-- start Data for this exercise --

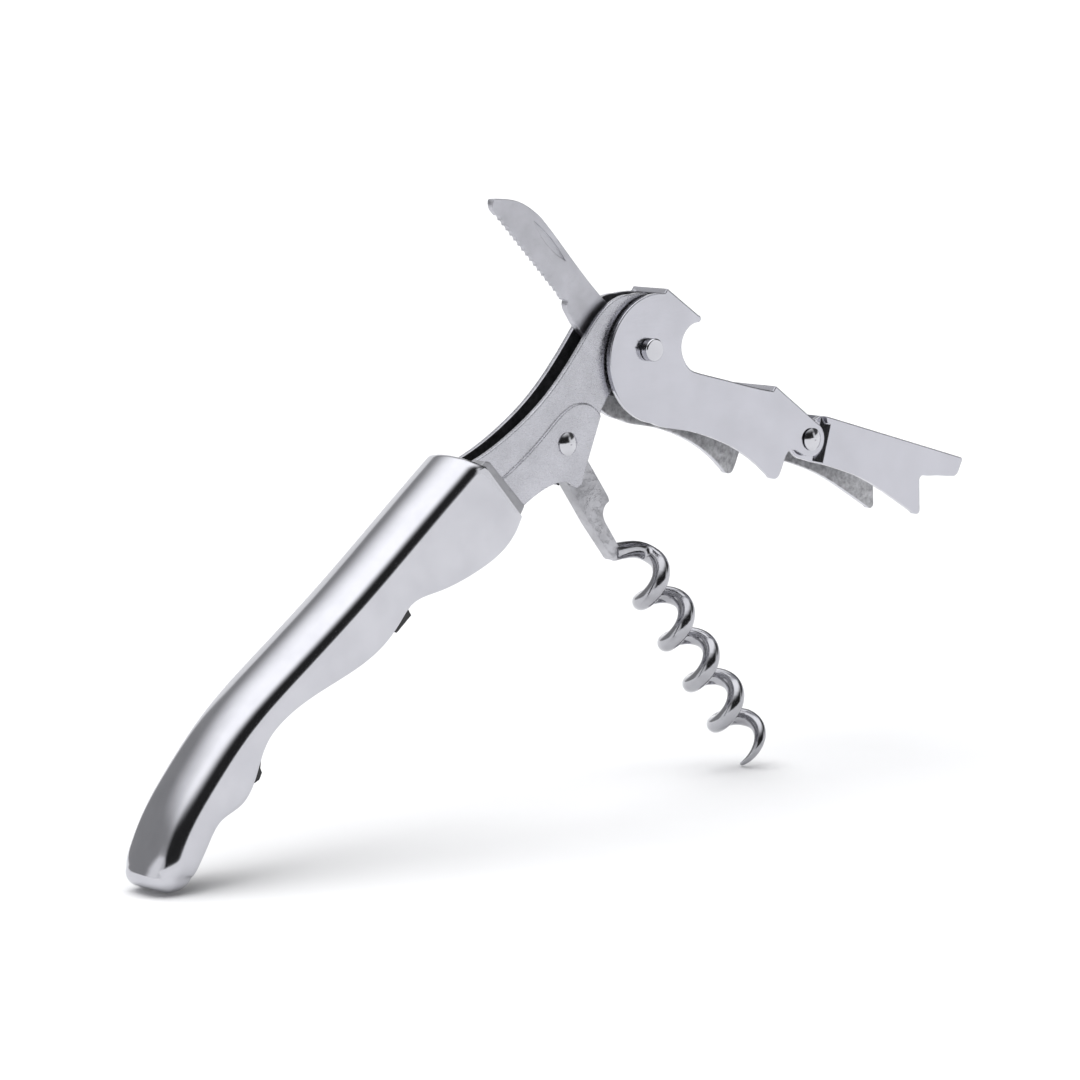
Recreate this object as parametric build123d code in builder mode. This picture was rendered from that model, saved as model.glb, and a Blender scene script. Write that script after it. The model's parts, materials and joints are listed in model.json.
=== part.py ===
from build123d import *
from math import asin, atan2, cos, hypot, radians, sin
import os

# Double-hinged lever corkscrew, standing open on its handle's nose and its worm's tip.
# Millimetres. X runs along the object, from the handle's nose to the lever's end, Z is up,
# and every pivot turns about Y. "Near" is the -Y side and "far" the +Y side.

# ---- pivots: (x, z) ----
worm_pivot = (-0.52, 53.2)
head_pivot = (14.78, 65.5)
lever_angle = -28.0
stage_1_length = 34.8
stage_2_angle = -18.0
knife_angle = 136.0
shank_angle = -57.0

# ---- sheet sizes ----
shell_half = 5.4
shell_sheet = 0.8
crown_rise = 2.35
insert_gap = 0.02
insert_sheet = 0.36
insert_crown_rise = 0.7
liner_inner = 1.35
liner_outer = 2.15
panel_rise = 0.3
lever_sheet = 0.9
lever_head_half = 3.7
lever_splay = 0.0564
stage_2_half = 5.45
stage_2_ear_half = 4.3
knife_half = 0.6
shank_half = 1.0

# ---- rivets ----
head_pin_r = 1.25
small_pin_r = 1.1
rivet_head_r = 1.7
rivet_dome = 0.75
button_rise = 1.15
button_rim = 0.28
running_gap = 0.05
fixed_gap = 0.02

# ---- worm ----
wire_r = 1.3
coil_r = 2.65

os.makedirs("parts", exist_ok=True)


# ---------------------------------------------------------------- helpers
def side_plane(x, z, angle=0.0, y=0.0):
    """Plane of a side view: local x at the angle in XZ, local y square to it, normal towards the near side."""
    a = radians(angle)
    return Plane(origin=(x, y, z), x_dir=(cos(a), 0, sin(a)), z_dir=(0, -1, 0))


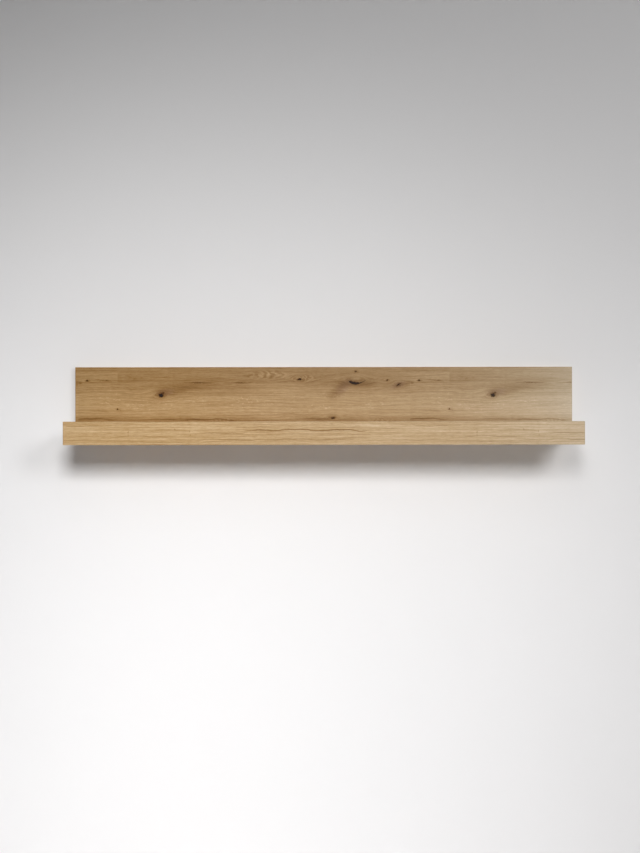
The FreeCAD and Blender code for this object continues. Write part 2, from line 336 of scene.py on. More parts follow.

-- end Data for this exercise --

- _Problem description_:
Count every line above that holds the word "scene", and state the number and nothing more.

- _Solved exercise_:
2